Frank and the Lidl Job Snob incident


Frank and the Lidl Job Snob incident

When he hears that Rex has got a job at Lidl, Frank is horrified to discover that he has an inner snob.

“Just come back from Lidl. Rex has landed a job there”, declared neighbour Henry, incredulous. “Collecting trolleys?” I sneered, parading my low expectations of supermarkets. “Actually, he’s a Customer Assistant” said Henry, dead shirty. “Wearing a badge that says so.  Kept kissing it, same way footballers do when they’ve scored a goal” he continued proudly.

I hate it when Henry is in the know.  “Bet he’s being paid £7 an hour for the privilege,” I said wisely, trying to best him.  “Actually, he gets £8.45 an hour”.  My turn to be incredulous. “Are you sure Henry? That’s more than most care and support workers get”. Henry laughed:  “Me and every customer in aisles 14 and 15 – rice, pasta, tinned foods and canned fruit  – know Rex’s wage is £8.45 an hour on account of the victory lap he did when he told me”.

I was visualising Rex getting sacked for behaviour unbecoming a Customer Assistant when Henry read my mind. “I apologised to a passing supervisor.  Said it was my fault. She winked at me, handed Rex a price gun and steered him to the tinned tomatoes. He was as ’appy as Larry”.

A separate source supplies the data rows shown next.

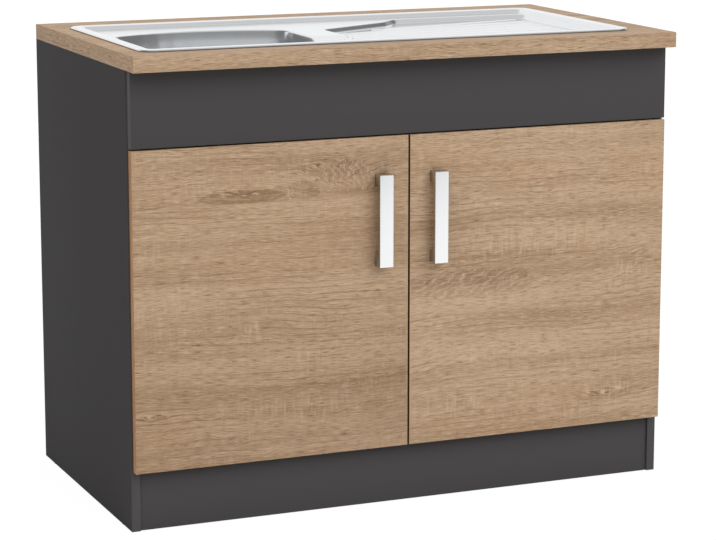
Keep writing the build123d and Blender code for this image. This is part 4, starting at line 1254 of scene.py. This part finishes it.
# ---- studio ----
@dataclass
class Studio:
    """The camera, the lamps and the white floor."""

    place: tuple[float, float, float] = (-1.8285, -4.3815, 1.3380)
    turn: float = 0.3980
    tilt: float = 0.1863
    lens: float = 127.6
    drop: float = -0.04
    sky: float = 0.64
    key: float = 1.40
    key_from: tuple[float, float, float] = (0.30, -0.66, 0.69)
    key_spread: float = math.radians(48)
    room: float = 0.33
    dim_side: float = 0.20
    ceiling: float = 0.70
    floor_half: float = 14.0
    paper_tone: Colour = (0.78, 0.78, 0.78)
    paper: float = 0.86
    paper_glow: float = 1.10

    def build(self) -> None:
        """Set up the whole studio."""
        bpy.context.scene.view_settings.view_transform = "Standard"
        self.camera()
        self.lamp()
        self.mirrored_room()
        self.floor()

    def camera(self) -> None:
        """Place the camera at the photograph's viewing angle."""
        data = bpy.data.cameras.new("camera")
        data.lens = self.lens
        data.sensor_width = 36.0
        data.shift_y = self.drop
        data.clip_start, data.clip_end = 0.1, 60.0
        camera = bpy.data.objects.new("camera", data)
        camera.location = self.place
        camera.rotation_euler = (math.pi / 2 - self.tilt, 0.0, -self.turn)
        bpy.context.scene.collection.objects.link(camera)
        bpy.context.scene.camera = camera

    def lamp(self) -> None:
        """Light the unit with one soft sun from the front right."""
        sun = bpy.data.lights.new("key", "SUN")
        sun.energy = self.key
        sun.angle = self.key_spread
        lamp = bpy.data.objects.new("key", sun)
        lamp.visible_glossy = False
        lamp.rotation_mode = "QUATERNION"
        lamp.rotation_quaternion = Vector(self.key_from).to_track_quat("Z", "Y")
        bpy.context.scene.collection.objects.link(lamp)

    def mirrored_room(self) -> None:
        """Light the unit with an even sky, white to the camera.

        Metal mirrors a room that is white behind the unit, pale at the ceiling and dim at the sides.
        """
        world = bpy.data.worlds.new("sky")
        world.use_nodes = True
        sky = Net(world.node_tree)
        path = sky.add("ShaderNodeLightPath").outputs
        x, y, z = sky.split(sky.out("ShaderNodeTexCoord", "Generated"))
        ceiling = z.step(0.40, 0.66, self.room, self.ceiling)
        open_back = sky.blend(y.step(0.25, 0.65), ceiling, 1.0)
        wall = sky.blend(x.op("ABSOLUTE").step(0.55, 0.80), open_back, self.dim_side)
        horizon = z.step(0.20, 0.34, 1.0, 0.0) * y.step(0.0, 0.30)
        mirrored = sky.math("MAXIMUM", path["Is Glossy Ray"], path["Is Transmission Ray"])
        lit = sky.blend(mirrored, self.sky, wall.op("MAXIMUM", horizon))
        level = sky.blend(path["Is Camera Ray"], lit, 1.0)
        back = sky.out("ShaderNodeBackground", 0, {"Color": WHITE, "Strength": level})
        sky.add("ShaderNodeOutputWorld", {"Surface": back})
        bpy.context.scene.world = world

    def floor(self) -> None:
        """Lay the white floor, which keeps a faint shadow."""
        mesh, half = bpy.data.meshes.new("studio_floor"), self.floor_half
        corners = [(x, y, 0.0) for y in (-half, half) for x in (-half, half)]
        mesh.from_pydata(corners, [], [(0, 1, 3, 2)])
        material = bpy.data.materials.new("studio_paper")
        material.use_nodes = True
        paper = Net(material.node_tree)
        path = paper.add("ShaderNodeLightPath").outputs
        share = paper.math("MAXIMUM", path["Is Camera Ray"], path["Is Glossy Ray"]) * self.paper
        matt = paper.out("ShaderNodeBsdfDiffuse", 0, {"Color": self.paper_tone})
        glow = paper.out("ShaderNodeEmission", 0, {"Strength": self.paper_glow})
        mixed = paper.out("ShaderNodeMixShader", 0, {0: share, 1: matt, 2: glow})
        paper.add("ShaderNodeOutputMaterial", {"Surface": mixed})
        mesh.materials.append(material)
        floor = bpy.data.objects.new("studio_floor", mesh)
        bpy.context.scene.collection.objects.link(floor)


def main() -> None:
    """Build the unit piece by piece."""
    logging.basicConfig(level=logging.INFO, format="%(name)s: %(message)s")
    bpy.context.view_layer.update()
    Studio().build()
    dresser = Dresser(make_finishes())
    Carcass(dresser).build()
    for hand in Hand:
        Door(dresser, hand).build()
    Sink(dresser).build()
    Waste(dresser).build()


if __name__ == "__main__":
    main()
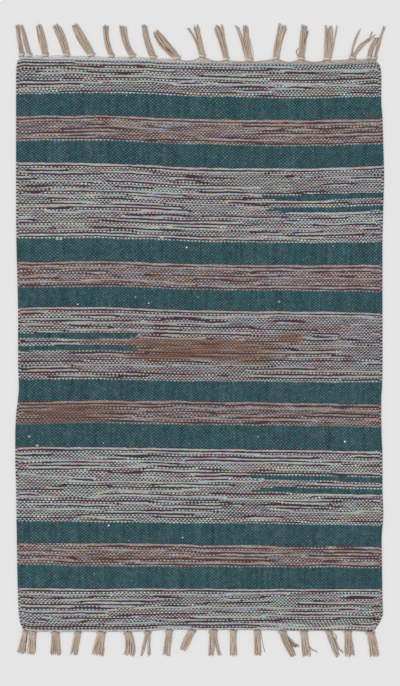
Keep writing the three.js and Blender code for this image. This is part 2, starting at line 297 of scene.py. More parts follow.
# Strands that leave their tassel: its end and number, the strand's radius, its tone from dark to pale, how
# far it rises over what it crosses, and the points that it passes
Loose = namedtuple("Loose", "end number radius tone rise points")
LOOSE_STRANDS = [
    ("top", 12, 1.0, 0.95, 0, ((132, 703), (131.5, 716), (127, 736), (124, 752))),
    ("top", 9, 1.2, 0.0, 4.5, ((-62, 707), (-72, 717), (-83, 726), (-93, 734))),
    ("top", 14, 1.1, 0.3, 0, ((247, 703), (241.5, 714), (239.5, 722), (243, 728), (250, 730), (256, 738))),
    ("top", 14, 1.7, 0.0, 2, ((259, 738), (261, 747), (264.5, 758), (267.5, 771))),
    ("top", 15, 0.8, 0.95, 0, ((327, 706), (331, 719), (333.5, 731), (334.5, 742))),
    (
        "top", 16, 1.6, 0.55, 2,
        ((383, 703), (392, 724), (402, 737), (411, 742), (419, 745), (430, 757), (435, 762)),
    ),
    (
        "top", 16, 1.4, 0.25, 2,
        ((381, 703), (389, 723), (399, 738), (410, 745), (417, 748), (424, 757), (428, 768)),
    ),
    ("top", 17, 1.3, 0.1, 0, ((424, 703), (429, 718), (434, 733), (440, 744), (445, 755))),
    ("bottom", 1, 1.3, 1.0, 0, ((-430, -731), (-430, -745), (-430.5, -758), (-434, -772), (-435, -781))),
    ("bottom", 1, 1.0, 0.0, 0, ((-434, -731), (-434.5, -745), (-435.5, -756), (-438, -768), (-439, -780))),
    ("bottom", 12, 0.6, 0.1, 0, ((151, -731), (153, -745), (155.5, -760), (160, -778))),
    ("bottom", 13, 1.5, 0.0, 2, ((207, -733), (216, -743), (227, -754), (236, -763), (244, -765))),
    ("bottom", 13, 1.5, 0.1, 2, ((203, -735), (213, -746), (223, -757), (231, -766), (238, -768))),
    ("bottom", 14, 1.0, 0.3, 0, ((270, -764), (276, -772), (282, -777), (289, -779))),
    ("bottom", 15, 0.9, 0.3, 2, ((324, -732), (331, -735), (338, -741), (339, -749), (334, -754))),
    ("bottom", 15, 1.0, 0.0, 2, ((325, -735), (332, -745), (339, -757), (346, -773), (355, -781))),
    ("bottom", 17, 1.1, 0.0, 2, ((423, -738), (430, -749), (435, -761), (439, -776))),
]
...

Disgruntled, I told wife. I said Customer Assistant was better than collecting trolleys but a waste of Rex’s talent and potential. I said that he was bright enough for a career in computing. “How do you work that out, Frank”? she asked, disagreeably, stirring soup.  I hit her, broadside, with a volley of my best shots and latest research:  less than 7% of people with learning disabilities have jobs when 65% want them, skills and talents under-estimated, always at the end of the labour queue, the Catch 22 of being economically excluded then derided for dependency on benefits… “Frank,” she interrupted, her back still turned, stirring purposefully, “that’s an argument for celebrating Rex’s job at Lidl, not dismissing it.”

Her calm tone hinted at the storm to come. Finished stirring, she slatted the slotted spoon back into the steaming saucepan with a hiss and a flourish and swung round like a force 9 gale. “You are so Metropolitan Elite Dot Com”, she scathed. “You don’t know one end of the labour market from the other. You confuse potential with actual. You have been listening to too many of your job snob colleagues who, frankly Frank, are as big a barrier to employment as unenlightened employers”.

All jobs are good jobs, according to wife.  They just have to be the right jobs, for the right people at the right time. Any job helps people to get a foot in the door of the labour market. There are more entry level jobs in retail, food distribution and catering than any other sectors. “Hundreds of thousands of young people kickstart their paid employment in shops. Why should Rex be any different?” she demanded.  “Never had a job. No work experience. No proven skills yet. Nobody goes from potential to career with nothing inbetween.  Not even you ruddy social workers. Think on, Frank”.

As I was backing out of the kitchen, storm-lashed, a memory of my first Saturday job on the frozen food counter at Kwik Save leapt to mind, and shut me right up.

I was still ‘thinking on’ shamefaced at the back door, when Henry appeared bearing homemade marmalade for wife. “Great news about Rex”, I relented, quietly. “He’ll be brilliant at that job. He loves ordering and organising. He’s charming and helpful so customers will like him”. Henry was in no mood.  “Any way Frank,” he began loudly, breezing past me, “what’s wrong with collecting trolleys”? Wife looked on with a face like thunder as disgrace tapped me on the shoulder for a second time. I groaned involuntarily; I knew what was coming next, and what Henry’s first job was.